From a practical point of view, our results indicate that FoldingNet is the most suitable default choice for overshooting detection in new shipbuilding sub-assemblies, as it offers a robust trade-off between accuracy, stability across geometries, and model complexity. PointNet++ Autoencoder can be recommended when a slightly higher computational cost is acceptable in exchange for comparable performance, particularly on geometries similar to objects 206 and 221, while DGCNN should be reserved for scenarios where its behavior can be validated on shapes close to object 301, given its strong dependence on the underlying geometry.
In conclusion, this study showed that reconstruction-based anomaly detection on 3D point clouds, combined with an unsupervised Isolation Forest classifier, is a viable strategy for identifying overshooting defects in shipbuilding sub-assemblies. Beyond the specific numerical results, the study shows the importance of choosing architectures that balance detection performance, stability across different geometries, and computational cost. These results can provide practical information for shipyards and subcontractors interested in integrating 3D reconstruction models into their quality control workflows.

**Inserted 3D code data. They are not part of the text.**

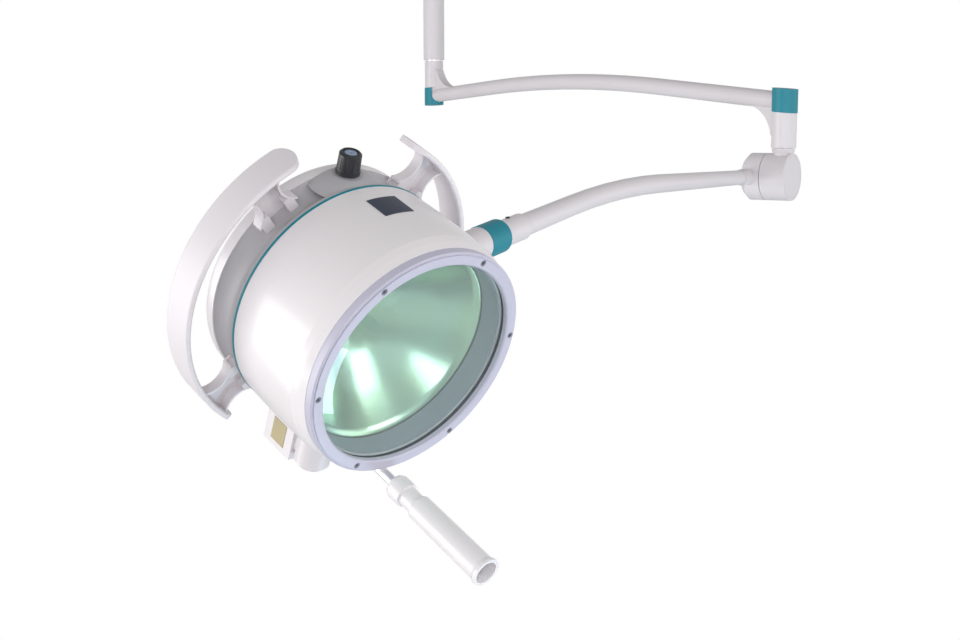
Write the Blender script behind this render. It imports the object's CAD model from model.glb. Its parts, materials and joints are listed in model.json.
"""Looks of the ceiling-mounted dental operating light.

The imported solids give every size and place. This script gives them their materials, swaps the plain
reflector for a faceted one, and adds the printed disc on the knob.
Lengths are metres and angles are degrees, in the part's own frame.
"""

import json
import math

import bpy
from mathutils import Matrix, Vector


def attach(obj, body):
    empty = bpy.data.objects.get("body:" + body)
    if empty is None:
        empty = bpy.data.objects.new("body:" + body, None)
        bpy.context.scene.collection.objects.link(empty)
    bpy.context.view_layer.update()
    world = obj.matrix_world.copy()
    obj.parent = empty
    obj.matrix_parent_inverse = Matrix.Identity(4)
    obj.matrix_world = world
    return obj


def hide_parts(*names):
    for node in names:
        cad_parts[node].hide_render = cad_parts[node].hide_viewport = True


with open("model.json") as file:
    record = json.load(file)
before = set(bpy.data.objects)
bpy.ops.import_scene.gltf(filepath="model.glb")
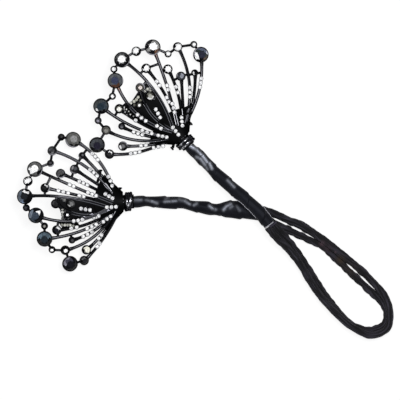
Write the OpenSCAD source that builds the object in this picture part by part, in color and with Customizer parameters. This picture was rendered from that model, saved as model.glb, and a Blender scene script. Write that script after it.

For future work, we first suggest expanding the number and diversity of objects considered, including different types of sub-assemblies and defect geometries, to more thoroughly assess the generalization capability of the reconstruction models. We also suggest training and evaluating the full pipeline directly on point clouds acquired from real shipbuilding components instead of relying solely on 3D-printed representations. In addition, future work will focus on extending the proposed reconstruction-based approach from component-level defect detection to point-wise or region-wise defect localization on a 3D point cloud in order to better support defect localization and rework procedures in complex shipbuilding environments. Finally, we suggest integrating the best-performing models into an actual industrial inspection workflow to validate their performance under real-time constraints and evaluate their impact on shipyard quality control processes.